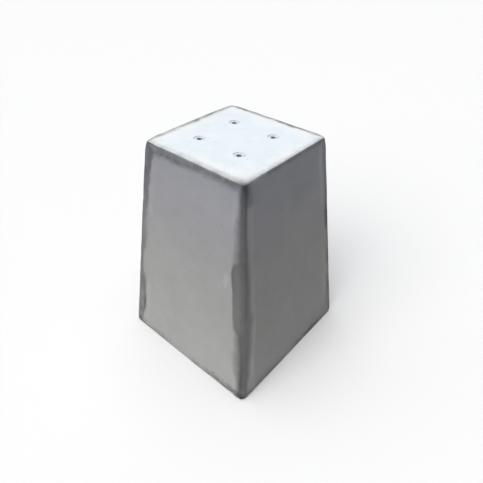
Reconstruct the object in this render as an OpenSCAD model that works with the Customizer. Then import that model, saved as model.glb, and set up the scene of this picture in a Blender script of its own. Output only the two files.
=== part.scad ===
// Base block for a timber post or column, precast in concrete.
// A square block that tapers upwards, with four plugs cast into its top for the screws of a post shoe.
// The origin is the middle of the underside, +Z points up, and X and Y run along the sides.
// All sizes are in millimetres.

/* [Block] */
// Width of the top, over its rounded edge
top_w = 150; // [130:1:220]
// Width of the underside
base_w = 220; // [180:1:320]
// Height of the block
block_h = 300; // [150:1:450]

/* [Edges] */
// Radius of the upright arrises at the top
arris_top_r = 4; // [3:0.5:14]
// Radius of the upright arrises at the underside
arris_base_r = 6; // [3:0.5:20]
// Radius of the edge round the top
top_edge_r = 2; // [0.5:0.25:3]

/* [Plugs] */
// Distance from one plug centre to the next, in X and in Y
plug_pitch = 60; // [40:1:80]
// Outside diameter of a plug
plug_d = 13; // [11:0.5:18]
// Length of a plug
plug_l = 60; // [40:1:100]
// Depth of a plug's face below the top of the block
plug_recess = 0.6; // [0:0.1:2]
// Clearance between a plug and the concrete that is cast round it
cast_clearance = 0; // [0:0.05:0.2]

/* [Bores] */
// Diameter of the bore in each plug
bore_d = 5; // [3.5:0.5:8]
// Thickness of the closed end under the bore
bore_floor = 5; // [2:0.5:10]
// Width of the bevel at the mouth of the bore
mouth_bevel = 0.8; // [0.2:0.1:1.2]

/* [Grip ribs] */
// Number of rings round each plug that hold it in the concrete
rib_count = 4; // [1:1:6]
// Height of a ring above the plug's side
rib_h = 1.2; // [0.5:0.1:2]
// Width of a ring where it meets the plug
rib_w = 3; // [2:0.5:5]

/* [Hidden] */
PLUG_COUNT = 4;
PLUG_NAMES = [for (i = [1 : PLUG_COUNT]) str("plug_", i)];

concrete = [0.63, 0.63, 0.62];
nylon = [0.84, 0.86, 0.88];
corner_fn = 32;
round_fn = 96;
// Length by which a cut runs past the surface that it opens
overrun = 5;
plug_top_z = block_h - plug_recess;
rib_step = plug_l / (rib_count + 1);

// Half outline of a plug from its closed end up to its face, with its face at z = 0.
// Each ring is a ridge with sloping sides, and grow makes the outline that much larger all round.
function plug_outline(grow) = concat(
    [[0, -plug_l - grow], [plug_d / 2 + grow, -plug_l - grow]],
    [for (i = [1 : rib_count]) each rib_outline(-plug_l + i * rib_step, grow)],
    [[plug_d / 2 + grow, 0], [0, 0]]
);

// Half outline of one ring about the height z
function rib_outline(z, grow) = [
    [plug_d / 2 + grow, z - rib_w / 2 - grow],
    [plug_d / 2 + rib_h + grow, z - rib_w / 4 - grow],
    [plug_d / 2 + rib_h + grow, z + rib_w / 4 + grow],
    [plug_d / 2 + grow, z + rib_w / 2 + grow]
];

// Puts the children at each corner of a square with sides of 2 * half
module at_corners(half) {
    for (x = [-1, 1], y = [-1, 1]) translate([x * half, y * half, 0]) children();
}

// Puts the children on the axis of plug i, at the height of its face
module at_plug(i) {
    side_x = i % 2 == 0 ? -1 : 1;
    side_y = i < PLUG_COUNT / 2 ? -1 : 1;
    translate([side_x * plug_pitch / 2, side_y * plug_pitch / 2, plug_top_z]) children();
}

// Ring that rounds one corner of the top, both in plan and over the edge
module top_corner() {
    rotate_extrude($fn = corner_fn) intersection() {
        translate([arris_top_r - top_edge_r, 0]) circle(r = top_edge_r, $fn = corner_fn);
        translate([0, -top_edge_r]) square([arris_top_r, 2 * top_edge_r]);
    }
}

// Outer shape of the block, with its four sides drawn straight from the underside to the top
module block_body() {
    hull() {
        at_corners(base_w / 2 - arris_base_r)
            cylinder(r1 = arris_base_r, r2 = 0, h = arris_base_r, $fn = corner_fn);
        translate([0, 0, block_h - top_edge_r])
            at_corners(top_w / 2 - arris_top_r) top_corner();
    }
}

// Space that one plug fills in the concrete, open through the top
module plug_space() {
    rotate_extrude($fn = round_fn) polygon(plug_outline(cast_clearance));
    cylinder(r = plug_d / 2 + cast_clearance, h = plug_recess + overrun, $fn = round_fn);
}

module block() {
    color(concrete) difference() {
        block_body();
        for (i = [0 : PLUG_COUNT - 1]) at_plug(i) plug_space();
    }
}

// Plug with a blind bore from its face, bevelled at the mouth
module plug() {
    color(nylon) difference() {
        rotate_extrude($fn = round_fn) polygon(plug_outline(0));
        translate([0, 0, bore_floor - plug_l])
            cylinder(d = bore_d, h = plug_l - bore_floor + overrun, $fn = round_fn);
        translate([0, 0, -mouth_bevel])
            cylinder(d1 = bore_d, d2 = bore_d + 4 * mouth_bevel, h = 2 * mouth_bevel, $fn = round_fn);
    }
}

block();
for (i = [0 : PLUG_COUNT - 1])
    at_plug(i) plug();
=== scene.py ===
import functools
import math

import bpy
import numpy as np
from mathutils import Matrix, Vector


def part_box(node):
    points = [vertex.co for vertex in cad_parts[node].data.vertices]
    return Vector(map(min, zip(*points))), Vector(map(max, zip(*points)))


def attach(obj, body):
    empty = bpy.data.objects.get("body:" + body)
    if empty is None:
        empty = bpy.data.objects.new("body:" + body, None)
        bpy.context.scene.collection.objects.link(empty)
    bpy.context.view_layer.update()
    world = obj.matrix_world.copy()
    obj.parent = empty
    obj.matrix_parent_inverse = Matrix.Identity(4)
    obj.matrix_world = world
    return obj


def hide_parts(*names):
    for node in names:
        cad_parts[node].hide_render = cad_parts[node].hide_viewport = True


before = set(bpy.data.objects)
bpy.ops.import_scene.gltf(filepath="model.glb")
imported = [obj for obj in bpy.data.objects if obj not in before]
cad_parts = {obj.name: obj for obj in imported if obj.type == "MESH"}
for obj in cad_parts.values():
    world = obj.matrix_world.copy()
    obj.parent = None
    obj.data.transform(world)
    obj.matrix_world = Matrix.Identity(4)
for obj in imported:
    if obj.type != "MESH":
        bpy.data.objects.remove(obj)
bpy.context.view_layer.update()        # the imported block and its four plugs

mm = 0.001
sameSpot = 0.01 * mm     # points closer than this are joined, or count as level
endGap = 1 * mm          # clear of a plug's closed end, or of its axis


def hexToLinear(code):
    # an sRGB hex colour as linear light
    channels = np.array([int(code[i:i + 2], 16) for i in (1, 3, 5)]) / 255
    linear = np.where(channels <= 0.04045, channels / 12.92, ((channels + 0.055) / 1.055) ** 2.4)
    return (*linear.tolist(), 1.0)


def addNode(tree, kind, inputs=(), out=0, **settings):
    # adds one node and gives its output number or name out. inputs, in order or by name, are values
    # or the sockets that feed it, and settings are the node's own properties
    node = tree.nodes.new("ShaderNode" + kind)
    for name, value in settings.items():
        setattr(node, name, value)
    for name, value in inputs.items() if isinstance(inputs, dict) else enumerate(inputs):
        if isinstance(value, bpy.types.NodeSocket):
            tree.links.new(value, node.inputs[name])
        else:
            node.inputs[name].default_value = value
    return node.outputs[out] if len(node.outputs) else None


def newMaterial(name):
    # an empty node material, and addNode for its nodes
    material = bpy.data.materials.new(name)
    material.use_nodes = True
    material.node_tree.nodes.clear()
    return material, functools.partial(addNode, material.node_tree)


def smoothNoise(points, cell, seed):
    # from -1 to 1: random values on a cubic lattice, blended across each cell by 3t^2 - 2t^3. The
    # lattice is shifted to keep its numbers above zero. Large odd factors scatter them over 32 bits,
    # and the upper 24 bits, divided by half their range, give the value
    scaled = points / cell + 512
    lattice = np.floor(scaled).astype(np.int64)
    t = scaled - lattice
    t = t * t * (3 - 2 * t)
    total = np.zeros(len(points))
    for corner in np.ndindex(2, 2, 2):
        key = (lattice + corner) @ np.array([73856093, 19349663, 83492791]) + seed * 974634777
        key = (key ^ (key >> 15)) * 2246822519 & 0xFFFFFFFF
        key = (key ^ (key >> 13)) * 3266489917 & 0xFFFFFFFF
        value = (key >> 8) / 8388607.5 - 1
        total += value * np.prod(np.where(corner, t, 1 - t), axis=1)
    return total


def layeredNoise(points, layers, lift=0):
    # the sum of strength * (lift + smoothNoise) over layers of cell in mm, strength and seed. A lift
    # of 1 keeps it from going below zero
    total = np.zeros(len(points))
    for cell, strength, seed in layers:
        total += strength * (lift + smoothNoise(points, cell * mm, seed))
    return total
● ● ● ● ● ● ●
Look through the material above and print exactly the lines from the one containing "bevelled at the mouth" to the one containing "before = set(bpy.data.objects)", both included, and nothing more.

// Plug with a blind bore from its face, bevelled at the mouth
module plug() {
    color(nylon) difference() {
        rotate_extrude($fn = round_fn) polygon(plug_outline(0));
        translate([0, 0, bore_floor - plug_l])
            cylinder(d = bore_d, h = plug_l - bore_floor + overrun, $fn = round_fn);
        translate([0, 0, -mouth_bevel])
            cylinder(d1 = bore_d, d2 = bore_d + 4 * mouth_bevel, h = 2 * mouth_bevel, $fn = round_fn);
    }
}

block();
for (i = [0 : PLUG_COUNT - 1])
    at_plug(i) plug();
=== scene.py ===
import functools
import math

import bpy
import numpy as np
from mathutils import Matrix, Vector


def part_box(node):
    points = [vertex.co for vertex in cad_parts[node].data.vertices]
    return Vector(map(min, zip(*points))), Vector(map(max, zip(*points)))


def attach(obj, body):
    empty = bpy.data.objects.get("body:" + body)
    if empty is None:
        empty = bpy.data.objects.new("body:" + body, None)
        bpy.context.scene.collection.objects.link(empty)
    bpy.context.view_layer.update()
    world = obj.matrix_world.copy()
    obj.parent = empty
    obj.matrix_parent_inverse = Matrix.Identity(4)
    obj.matrix_world = world
    return obj


def hide_parts(*names):
    for node in names:
        cad_parts[node].hide_render = cad_parts[node].hide_viewport = True


before = set(bpy.data.objects)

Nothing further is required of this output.